Дабы успокоиться и начать конструктивный разговор, я делаю внушительный глоток воды и, неожиданно сильно подавившись, начинаю кашлять. Иванова тут же подскакивает, принимаясь бить меня по спине.

 — Спасибо, Иванова, достаточно.

Смутившись, студентка садится на своё место.

— Итак, рассказывайте, как на вашей шее появились эти жуткие следы.

Так хочется, чтобы она оказалась всё ещё невинной. Мне-то разницы нет, я с ней ничем таким заниматься не планирую, но если вдруг виновником окажется какой-то пацан? Это разочарует меня. Во мне возникает брезгливость от мысли об играх с удушьем в компании тупого, совершенно недостойного её красоты студента.

Иванова опускает голову.

— Мой дедушка тяжело болен. Он сумасшедший. Мне очень стыдно, профессор. Просто он был таким хорошим…

— Это сделал ваш дедушка? — с радостью выдыхаю, почти улыбаясь.

Она хмурится, смотрит на меня, непонимающе мигая. Молодец, Заболоцкий. Ещё бы в ладоши похлопал.

— Позавчера ночью он набросился на меня и стал душить. Ещё год назад всё было совсем не так, но болезнь прогрессирует: он уже не понимает ничего, не помнит близких, не контролирует себя. И это очень тяжело видеть, как родной тебе человек превращается в монстра.

— Возьмите, Иванова. — Протягиваю ей салфетку.

— Мне очень страшно, профессор. Сегодня я ночевала в ванной. Представляете?

Она поднимает с коленей салфетку, мнëт её, ковыряет, скручивая.

— Я взяла одеяла и просто положила их на дно ванны.

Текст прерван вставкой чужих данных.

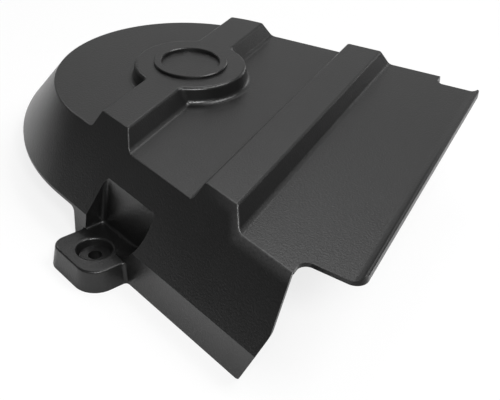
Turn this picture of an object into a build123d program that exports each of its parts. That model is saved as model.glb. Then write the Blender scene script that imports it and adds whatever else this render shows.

Дальше я делаю то, что не имею права делать ни за что на свете. Я пересаживаюсь и приобнимаю свою студентку, позволяя плакать на своем плече. Это абсолютно непедагогично. Это полное нарушение субординации. Да это крах деловых отношений между профессором и студентом в принципе. Но мне вдруг становится так жалко эту красивую, невинную, хрупкую девочку. Она плачет на моей груди, она шмыгает носом.

А я чувствую, как от её близости по телу разливается горячее тепло, как бегут мурашки по коже, как весь жар скапливается внизу живота. Я же говорил, что извращенец. Её сладкий девичий запах, её шелковистые волосы щекочущие мой подбородок, её хрупкое тело, очень женственное и изящное, которое я обнимаю за плечи, вызывает такую эрекцию, что я сжимаю зубы. У меня стоит колом, просто до невыносимо болезненных ощущений.

— Всё будет хорошо, Иванова, — хриплю, аккуратно отнимая руку от её плеча.

К счастью, Иванова закрыла глаза бумажной салфеткой, в кафе приглушëн свет, мало посетителей, а официанты на нас не смотрят. Я медленно передвигаюсь, прижавшись к столу, будто мне мало места. Вернувшись на свой стул, прочищаю горло. Ужас какой. Записываю у себя на лбу: больше никогда в жизни к ней не прикасаться.

— Всё будет отлично, Иванова.

— Да что вы заладили, Роман Романович? — срывается на истерику моя студентка. — Откуда будет хорошо?? Вы хотя бы представляете, что такое жить в своем доме как в тюрьме?

— К сожалению, старость — это очень тяжело. В молодости я тоже ухаживал за престарелой бабулей, — так говорю, будто мне семьдесят, — бабушка обмазывала стены фекалиями. Это просто надо пережить.

— А если однажды я просто не проснусь, удушенная собственным дедом?

В мозгу вспыхивает лампочкой ответ: «поживите тогда у меня». Но я тут же прикусываю себе язык.

— Уверен, ваш отец уже в курсе случившегося и сделал выводы по поводу вашей безопасности.

— Я не знаю своего отца.

— Вы живете вдвоем с дедом?

— Нет, ещё мама.

Становится боязно.

— Мама справляется?

— Насколько это возможно.

— Послушайте, Иванова, у меня есть знакомый психиатр, он работает в частном центре. Я договорюсь о том, чтобы он приехал и осмотрел вашего деда. Есть такие таблетки, которые сделают его менее агрессивным, он будет больше спать.